Board treasurer and historian Charles Browne has been working in two time zones lately, too — the past past and the present. Browne led a mission to acquire artifacts from throughout the library’s history, poring over photographs and memorabilia from 50 years ago to the present, in preparation for the party. The collection includes news clippings, posters from events, a library card from 1968, an old-time card catalog and a program from the library’s opening day ceremony, which features a sketch of the original library.
BACK TO THE FUTURE
Bainbridge Public Library branch manager Rebecca Judd has been living in three time zones – the past, present and future, and the anniversary celebration reflects that. Activities cover a 100-year timeline, from taking a peek at archives and memorabilia, to viewing Sackett’s visual interpretation of the library today, to asking visitors what they think the library will be like in 2062.
She was pleasantly surprised this week when the son of the library’s original architect, John Rudolph, stopped by with a gift. He’d found his father’s original artistic rendering of the library that appeared on the opening day brochure.
“He popped in right when we were ready to understand the significance of it,” Judd said.
The organizing committee has commandeered a 1962 Ford Falcon that will be parked in the same spot in which one appeared in a photograph 50 years ago. They are still hoping to find an electric car to pair with it for a dramatic juxtaposition.
“People have been super in putting this together,” she said of the committee who has worked for a year on the milestone celebration. Community groups such as KiDiMu, Bainbridge Arts and Crafts and Eagle Harbor Book Co. will have library-themed events throughout the year.
COMMUNITY-OWNED
Board president Pat Miller credits the community for making the library what it is today.
“The people of Bainbridge Island continue to donate the funds and expertise needed to maintain the library and the grounds,” she said. “Without their support, there would be no library.”
Technically, she’s right.
In an interesting civic and community partnership, the Bainbridge Public Library is a nonprofit organization that owns and manages the building and library grounds.
The inner workings – books, library staff and administration – are paid for through Kitsap Regional Library, which is supported through property taxes.
The community checked out a total of 197,104 items from the Bainbridge branch in 2011, with 258,048 visits.
“I can think of no single institution on the island that provides the access to community, information and sheer wonder that Bainbridge Public Library offers,” said George Shannon, a children’s book author who is director of communications and fundraising for the library’s board of directors, and also a recipient of the 2012 Island Treasure Award.
The Bainbridge Island Friends of the Library formed in 1970 to support the library, the board and branch manager. It holds three book sales a month in addition to having two ongoing self-serve book sale areas in the library.
As a Friends volunteer, Browne also helps with the book sales.
“You’d be surprised at the number of books that have our used book price tag on it when it’s donated again,” he said.

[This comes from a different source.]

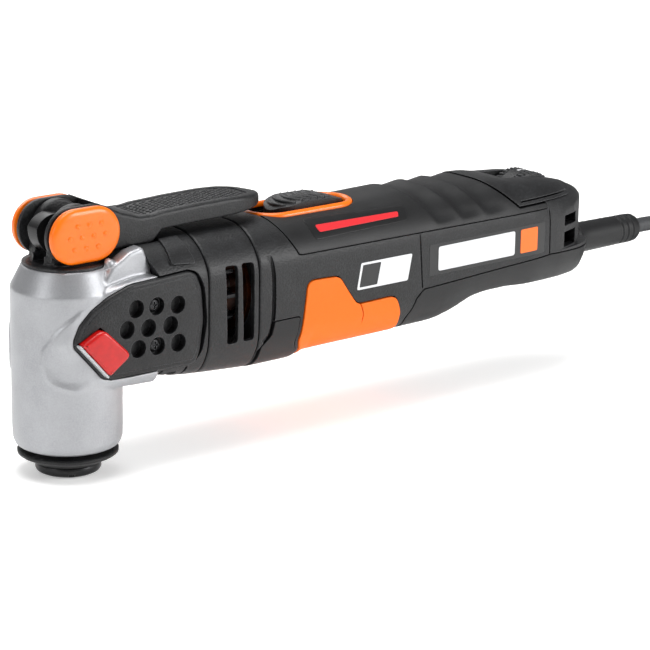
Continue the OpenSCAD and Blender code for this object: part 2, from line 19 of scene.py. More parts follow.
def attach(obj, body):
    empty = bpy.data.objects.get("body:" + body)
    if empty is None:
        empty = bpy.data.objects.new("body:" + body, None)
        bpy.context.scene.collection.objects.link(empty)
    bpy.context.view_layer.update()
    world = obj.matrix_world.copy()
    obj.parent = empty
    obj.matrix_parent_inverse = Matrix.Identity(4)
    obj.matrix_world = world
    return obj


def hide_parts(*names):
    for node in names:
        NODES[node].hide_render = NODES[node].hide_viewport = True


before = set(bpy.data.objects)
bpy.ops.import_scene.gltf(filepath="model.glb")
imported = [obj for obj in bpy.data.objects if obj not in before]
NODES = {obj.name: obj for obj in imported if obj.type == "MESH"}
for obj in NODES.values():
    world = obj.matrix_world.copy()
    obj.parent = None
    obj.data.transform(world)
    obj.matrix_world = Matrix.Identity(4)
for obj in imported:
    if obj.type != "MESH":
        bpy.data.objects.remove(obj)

log = logging.getLogger("multi_tool")

Outline = list[tuple[float, float]]
Point = tuple[float, float, float]
Points = Sequence[Sequence[float]]
Socket = bpy.types.NodeSocket
Tree = bpy.types.NodeTree
Swell = Callable[[float, np.ndarray], np.ndarray]

METRES = 0.001
SHARP_ANGLE = math.radians(34)
SEAM = 0.5
# How far a cutter that passes through the whole body goes to either side of its middle.
CLEAR = 40
# The ground under the tool, a hair below its lowest piece, in metres.
GROUND_METRES = -0.0046


class Axis(Enum):
    """The direction that an outline is drawn out along."""

    X = 0
    Y = 1
    Z = 2


class Body(Enum):
    """The CAD bodies that pieces ride on."""

    ROOT = "root"
    SPINDLE = "spindle"
    CLAMP = "clamp"
    LEVER = "lever"
    BUTTON_LEFT = "button_left"
    BUTTON_RIGHT = "button_right"
    SWITCH = "switch"
    DIAL = "dial"


# ---------- finishes ----------


def linear(hexa: str) -> tuple[float, float, float, float]:
    """Turns an sRGB hex value to linear light.

    Args:
        hexa: six hex digits, with or without a leading hash.

    Returns:
        Red, green, blue and an alpha of one.
    """
    values = [int(hexa.lstrip("#")[k : k + 2], 16) / 255 for k in (0, 2, 4)]
    light = [v / 12.92 if v <= 0.04045 else ((v + 0.055) / 1.055) ** 2.4 for v in values]
    return light[0], light[1], light[2], 1.0


def per_mm(size: float) -> float:
    """Texture scale on metre coordinates that gives features of this size in millimetres."""
    return 1.0 / (size * METRES)


def add_node(
    tree: Tree,
    kind: str,
    settings: dict[Any, Any] | None = None,
    links: dict[Any, Socket] | None = None,
) -> bpy.types.Node:
    """Adds a node with its settings and links.

    Args:
        tree: the node tree that it goes in.
        kind: the node's type name.
        settings: input defaults by socket name or index, or properties of the node.
        links: sockets that feed its inputs, by name or index.

    Returns:
        The new node.
    """
    node = tree.nodes.new(kind)
    for key, value in (settings or {}).items():
        if isinstance(key, int) or key in node.inputs:
            node.inputs[key].default_value = value
        else:
            setattr(node, key, value)
    for key, socket in (links or {}).items():
        tree.links.new(socket, node.inputs[key])
    return node


class Texture(Enum):
    """How a surface was made, which decides its fine detail."""

    MOULDED = "moulded"
    CAST = "cast"
    BRUSHED = "brushed"
    WOUND = "wound"
    STACKED = "stacked"
    PRINTED = "printed"


@dataclass(frozen=True)
class Finish:
    """One real material and the way that its surface was made.

    Attributes:
        name: the material's common name and make.
        base: main colour.
        fleck: colour of its mottle, grain or dust; on the black nylon, painted glints of its
            textured face.
        fleck_share: how much of the fleck colour shows, from 0 to 1.
        mottle_mm: size of its broad, faint variation.
        grain_mm: size of its fine grain.
        grain_depth: height of the grain, in millimetres.
        rough: mean roughness.
        rough_spread: how far the roughness wanders either way.
        metal: metallic share.
        coat: weight of a clear top layer.
        ior: index of refraction, left out on metals.
        edge: colour of the lighter edges, partly rubbing wear and partly a painted edge highlight.
        edge_share: how strongly that wear and painted edge highlight show.
        edge_mm: radius that light finds on its edges.
        clear: how much light passes through.
        texture: how the surface was made.
    """

    name: str
    base: str
    fleck: str
    fleck_share: float = 0.25
    mottle_mm: float = 9.0
    grain_mm: float = 0.7
    grain_depth: float = 0.04
    rough: float = 0.5
    rough_spread: float = 0.08
    metal: float = 0.0
    coat: float = 0.0
    ior: float = 1.5
    edge: str = "#6A6B6D"
    edge_share: float = 0.0
    edge_mm: float = 0.35
    clear: float = 0.0
    texture: Texture = Texture.MOULDED

    def material(self) -> bpy.types.Material:
        """Makes the material once, and gives the same one after that.

        Returns:
            The material.
        """
        found = bpy.data.materials.get(self.name)
        if found:
            return found
        made = bpy.data.materials.new(self.name)
        made.use_nodes = True
        tree = made.node_tree
        tree.nodes.clear()
        place = add_node(tree, "ShaderNodeTexCoord").outputs["Object"]
        mottle = self.noise(tree, place, self.mottle_mm, 3.0)
        grain = self.grain(tree, place)
        colour = self.colour(tree, mottle, grain)
        rough = add_node(
            tree,
            "ShaderNodeMapRange",
            {
                "To Min": max(0.03, self.rough - self.rough_spread),
                "To Max": min(1.0, self.rough + self.rough_spread),
            },
            {"Value": mottle},
        ).outputs["Result"]
        rounded = add_node(
            tree, "ShaderNodeBevel", {"samples": 4, "Radius": self.edge_mm * METRES}
        ).outputs["Normal"]
        # Lighter edges: partly rubbing wear, partly a painted edge highlight.
        if self.edge_share > 0:
            colour = self.rubbed(tree, colour, rounded, grain)
        normal = add_node(
            tree,
            "ShaderNodeBump",
            {"Strength": 1.0, "Distance": self.grain_depth * METRES},
            {"Height": grain, "Normal": rounded},
        ).outputs["Normal"]
        shader = add_node(
            tree,
            "ShaderNodeBsdfPrincipled",
            {"Metallic": self.metal, "Coat Weight": self.coat, "Coat Roughness": 0.12},
            {"Base Color": colour, "Roughness": rough, "Normal": normal},
        )
        if self.metal == 0:
            shader.inputs["IOR"].default_value = self.ior
        if self.clear > 0:
            shader.inputs["Transmission Weight"].default_value = self.clear
        add_node(tree, "ShaderNodeOutputMaterial", links={"Surface": shader.outputs["BSDF"]})
        return made

    def noise(self, tree: Tree, place: Socket, size: float, detail: float) -> Socket:
        """Adds even noise of a given feature size.

        Args:
            tree: the material's tree.
            place: coordinates in metres.
            size: feature size in millimetres.
            detail: octaves of finer noise.

        Returns:
            The noise value.
        """
        return add_node(
            tree,
            "ShaderNodeTexNoise",
            {"Scale": per_mm(size), "Detail": detail, "Roughness": 0.55},
            {"Vector": place},
        ).outputs["Fac"]

    def grain(self, tree: Tree, place: Socket) -> Socket:
        """Adds the fine surface pattern that the make of the surface leaves.

        Args:
            tree: the material's tree.
            place: coordinates in metres.

        Returns:
            The pattern's height from 0 to 1.
        """
        if self.texture is Texture.BRUSHED:
            drawn = add_node(
                tree, "ShaderNodeMapping", {"Scale": (1.0, 1.0, 0.04)}, {"Vector": place}
            ).outputs["Vector"]
            return self.noise(tree, drawn, self.grain_mm, 2.0)
        if self.texture in (Texture.WOUND, Texture.STACKED):
            return add_node(
                tree,
                "ShaderNodeTexWave",
                {
                    "bands_direction": "X" if self.texture is Texture.STACKED else "DIAGONAL",
                    "Scale": per_mm(self.grain_mm) / 20,
                    "Distortion": 0.4 if self.texture is Texture.WOUND else 0.0,
                },
                {"Vector": place},
            ).outputs["Fac"]
        if self.texture in (Texture.CAST, Texture.PRINTED):
            detail = 4.0 if self.texture is Texture.CAST else 1.0
            return self.noise(tree, place, self.grain_mm, detail)
        return add_node(
            tree,
            "ShaderNodeTexVoronoi",
            {"Scale": per_mm(self.grain_mm), "Randomness": 1.0},
            {"Vector": place},
        ).outputs["Distance"]

    def colour(self, tree: Tree, mottle: Socket, grain: Socket) -> Socket:
        """Mixes the base colour with its flecks.

        Args:
            tree: the material's tree.
            mottle: broad noise.
            grain: the fine pattern.

        Returns:
            The mixed colour.
        """
        product = add_node(
            tree, "ShaderNodeMath", {"operation": "MULTIPLY"}, {0: mottle, 1: grain}
        ).outputs[0]
        share = add_node(
            tree,
            "ShaderNodeMapRange",
            {"From Min": 0.08, "From Max": 0.5, "To Max": self.fleck_share},
            {"Value": product},
        ).outputs["Result"]
        mix = add_node(
            tree,
            "ShaderNodeMix",
            {"data_type": "RGBA", 6: linear(self.base), 7: linear(self.fleck)},
            {0: share},
        )
        return mix.outputs[2]

    def rubbed(self, tree: Tree, colour: Socket, rounded: Socket, grain: Socket) -> Socket:
        """Lightens the edges: partly the wear that hands and benches rub, partly a painted edge
        highlight.

        Args:
            tree: the material's tree.
            colour: the surface colour.
            rounded: the normal with its edges rounded.
            grain: the fine pattern, which breaks the wear and the painted highlight up.

        Returns:
            The colour with worn edges and painted edge highlights.
        """
        flat = add_node(tree, "ShaderNodeNewGeometry").outputs["Normal"]
        agree = add_node(
            tree, "ShaderNodeVectorMath", {"operation": "DOT_PRODUCT"}, {0: flat, 1: rounded}
        ).outputs["Value"]
        worn_and_highlit = add_node(
            tree,
            "ShaderNodeMapRange",
            {"From Min": 0.995, "From Max": 0.86, "To Max": self.edge_share},
            {"Value": agree},
        ).outputs["Result"]
        broken = add_node(
            tree,
            "ShaderNodeMath",
            {"operation": "MULTIPLY", "use_clamp": True},
            {0: worn_and_highlit, 1: grain},
        ).outputs[0]
        mix = add_node(
            tree,
            "ShaderNodeMix",
            {"data_type": "RGBA", 7: linear(self.edge)},
            {0: broken, 6: colour},
        )
        return mix.outputs[2]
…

He calls it “virtuous recycling.”
A GRAND PLAN
With gifts from both the Bainbridge Island Rotary Club and donations from the Friends book sales, the library purchased adjoining property in 1977, then built an addition in 1982, which served the community for more than a decade.
With an influx of residents to the island in the 1990s, the library board decided to embark on a remodel in 1997.

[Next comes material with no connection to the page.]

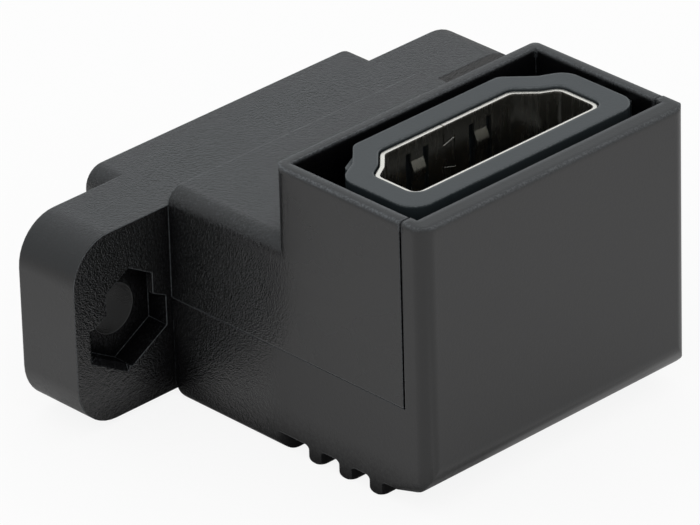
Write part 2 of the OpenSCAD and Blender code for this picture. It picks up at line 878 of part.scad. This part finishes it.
module circuit_board() {
    color([0.05, 0.28, 0.14])
    difference() {
        block([-board_w / 2, board_y0, board_bottom], [board_w / 2, board_y1, board_top]);
        both_sides() {
            leg_slot([end_mid, top_y - top_leg_y], [shell_t, leg_w]);
            leg_slot([top_leg_x, top_y - wall_mid], [leg_w, shell_t]);
            for (depth = [leg_near, leg_far])
                leg_slot([end_mid, panel_rim_y - depth], [shell_t, leg_w]);
            translate([post_x, post_y, board_bottom - over])
                cylinder(h = board_t + 2 * over, r = post_r + board_hole_gap);
        }
    }
}

upper_housing();
lower_cover();
socket_collar();
circuit_board();
top_shell();
top_insulator();
panel_shell();
panel_insulator();
for (i = [1 : wide_count + narrow_count]) {
    top_contact(i);
    panel_contact(i);
}
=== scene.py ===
import json
import math

import bmesh
import bpy
from mathutils import Matrix, Vector


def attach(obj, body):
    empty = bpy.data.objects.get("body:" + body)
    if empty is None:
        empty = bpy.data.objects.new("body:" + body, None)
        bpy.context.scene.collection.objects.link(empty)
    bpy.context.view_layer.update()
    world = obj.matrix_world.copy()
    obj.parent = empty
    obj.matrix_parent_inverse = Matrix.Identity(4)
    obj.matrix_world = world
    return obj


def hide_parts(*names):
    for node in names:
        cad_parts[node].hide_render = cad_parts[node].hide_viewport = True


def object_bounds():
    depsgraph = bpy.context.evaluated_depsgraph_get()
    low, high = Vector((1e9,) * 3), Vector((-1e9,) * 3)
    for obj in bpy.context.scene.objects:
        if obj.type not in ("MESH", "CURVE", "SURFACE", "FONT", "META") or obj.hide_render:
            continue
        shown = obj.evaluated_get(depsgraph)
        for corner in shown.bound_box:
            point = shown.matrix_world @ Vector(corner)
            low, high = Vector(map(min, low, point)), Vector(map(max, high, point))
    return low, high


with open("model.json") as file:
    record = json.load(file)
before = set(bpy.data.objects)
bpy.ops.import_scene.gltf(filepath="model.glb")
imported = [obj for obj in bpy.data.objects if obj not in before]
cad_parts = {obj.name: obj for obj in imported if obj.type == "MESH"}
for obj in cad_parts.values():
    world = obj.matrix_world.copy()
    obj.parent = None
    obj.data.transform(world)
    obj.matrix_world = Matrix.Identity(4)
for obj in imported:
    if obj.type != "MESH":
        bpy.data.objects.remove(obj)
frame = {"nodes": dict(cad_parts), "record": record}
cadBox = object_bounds()
nodes = frame["nodes"]
scene = bpy.context.scene
mm = 0.001  # all sizes below are in millimetres and turned to metres with this

# driving sizes: the part's box, its screw holes and the rims of its two sockets
low, high = (Vector(corner) / mm for corner in cadBox)
mounts = {mount["name"]: mount for mount in frame["record"]["mounts"]}
screws = mounts["flange_screws"]["dims"]
topSocket, panelSocket = (Vector(mounts[name]["pos_m"]) / mm for name in ("top_socket", "panel_socket"))
print("frame loaded with", len(nodes), "nodes")


# Adds a shader node with its settings and inputs; an input that is given as a socket gets linked.
def addNode(owner, kind, inputs=None, **settings):
    tree = owner.node_tree
    node = tree.nodes.new(kind)
    for key, value in settings.items():
        setattr(node, key, value)
    for key, value in (inputs or {}).items():
        if isinstance(value, bpy.types.NodeSocket):
            tree.links.new(value, node.inputs[key])
        else:
            node.inputs[key].default_value = value
    return node


# Turns an sRGB hex colour into the linear one that the shader wants.
def hexColour(code):
    channels = [int(code[i:i + 2], 16) / 255 for i in (1, 3, 5)]
    return tuple(c / 12.92 if c <= 0.04045 else ((c + 0.055) / 1.055) ** 2.4 for c in channels) + (1.0,)


# A new material without any nodes.
def newMaterial(name):
    material = bpy.data.materials.new(name)
    material.use_nodes = True
    material.node_tree.nodes.clear()
    return material


# The share of grain on a moulding: all of it behind the box, where the mould was spark eroded, and
# little on the box and on the ends of the ears, where it was polished.
def grainShare(material, look, split, aside, normal):
    endFrom, endFull = look["endTurn"]
    behindBox = addNode(material, "ShaderNodeMapRange", {
        "Value": split["Y"],
        "From Min": (look["grainFrom"] - look["grainBlend"]) * mm,
        "From Max": (look["grainFrom"] + look["grainBlend"]) * mm,
        "To Min": look["smoothShare"], "To Max": 1.0})
    sideways = addNode(material, "ShaderNodeMath", {0: normal["X"]}, operation="ABSOLUTE")
    endFace = addNode(material, "ShaderNodeMapRange", {
        "Value": sideways.outputs["Value"], "From Min": endFrom, "From Max": endFull})
    onEar = addNode(material, "ShaderNodeMath", {0: aside, 1: look["earFrom"] * mm},
                    operation="GREATER_THAN")
    polished = addNode(material, "ShaderNodeMath", {
        0: endFace.outputs["Result"], 1: onEar.outputs["Value"]}, operation="MULTIPLY")
    textured = addNode(material, "ShaderNodeMapRange", {
        "Value": polished.outputs["Value"],
        "To Min": behindBox.outputs["Result"], "To Max": look["smoothShare"]})
    return textured.outputs["Result"]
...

Artist and 2012 Island Treasure recipient Michele Van Slyke spearheaded a drive to include art in the library’s remodel. Amy Chamberlain designed the glass, copper and wood door that now graces the library’s main entrance.

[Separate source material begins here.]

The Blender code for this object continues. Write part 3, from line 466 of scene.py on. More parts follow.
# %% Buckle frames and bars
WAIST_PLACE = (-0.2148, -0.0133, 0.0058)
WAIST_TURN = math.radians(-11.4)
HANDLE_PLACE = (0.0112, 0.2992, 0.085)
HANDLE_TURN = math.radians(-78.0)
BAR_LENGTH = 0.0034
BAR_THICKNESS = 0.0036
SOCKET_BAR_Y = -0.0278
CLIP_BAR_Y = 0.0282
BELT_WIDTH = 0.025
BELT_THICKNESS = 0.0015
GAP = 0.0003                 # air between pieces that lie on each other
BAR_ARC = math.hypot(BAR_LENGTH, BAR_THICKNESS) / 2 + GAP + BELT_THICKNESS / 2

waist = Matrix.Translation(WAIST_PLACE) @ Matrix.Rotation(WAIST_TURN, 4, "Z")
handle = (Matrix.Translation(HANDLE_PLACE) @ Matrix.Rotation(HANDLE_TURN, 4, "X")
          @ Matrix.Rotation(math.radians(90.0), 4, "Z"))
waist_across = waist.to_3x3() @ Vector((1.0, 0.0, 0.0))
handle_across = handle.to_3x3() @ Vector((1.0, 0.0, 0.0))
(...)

Molly Griest has five pieces of art at the library, including three in honor of former librarians. Old Birch, the carved stone behind the library, is dedicated to Cindy Harrison, past manager of Bainbridge Library.
“The biggest highlight was when the board very courageously did fundraising for the remodel in the late ’90s,” Harrison said.
“The branch doubled in size. It was obvious to all that it was a community that needed more space, as a center for life-long learning.”
LIFE-LONG LEARNING
That learning continues today, although the form that media takes continues to evolve.
In addition to volunteering for Friends, serving as treasurer and historian, Browne also teaches the library’s popular “Click!” class which helps participants navigate the waters of eReaders and digital downloading.
Browne said his reading is 70 to 80 percent on an eReader these days.
“If you had asked me a year ago, I’d given a completely different answer,” he said.
The library will continue to adapt and change, he said.
Looking ahead to the future, Judd agrees.
“The future looks good,” she said. “The future’s bright. We’ll always need stories.”
Garden know-how
Once the dust had settled after the library remodel in 1997, the grounds of the library looked sparse. The late Junkoh Harui, owner of Bainbridge Gardens, and the Bainbridge Island Japanese American Community donated a splendid Japanese garden to the library and community. “Haiku no Niwa,” (Haiku Garden) with its haiku poems carved into granite, was dedicated to the Issei, or first-generation Japanese Americans.
Author and Island Treasure Ann Lovejoy remembers the muddy mess that was left after construction. A nationally recognized expert in organic gardening, Lovejoy designed perennial gardens along Madison Avenue and enlisted a team of volunteers to help maintain it. Still going strong, the Friday Tidies as they are called, can be seen – yup, every Friday, rain or shine – pulling, planting, trimming, weeding as well as composting and enjoying a bit of tea and treats afterward.
In 2000, the American Library Association awarded the Bainbridge Public Library Gardens its Best Library Garden award.
Branch manager Rebecca Judd rattled off a list of names of local horticulturists whose green thumbs keep the gardens in tip-top shape: John van den Meerendonk and his crew (fern garden), Betsey Wittick and Ian Bentryn (pruning), Wayne Nakata and Doug Tanaka (Japanese garden), Ann Lovejoy, John Barutt and all the Friday Tidies.
“The people who tend the gardens meet once a year,” Judd said. “The garden know-how in that room is impressive.”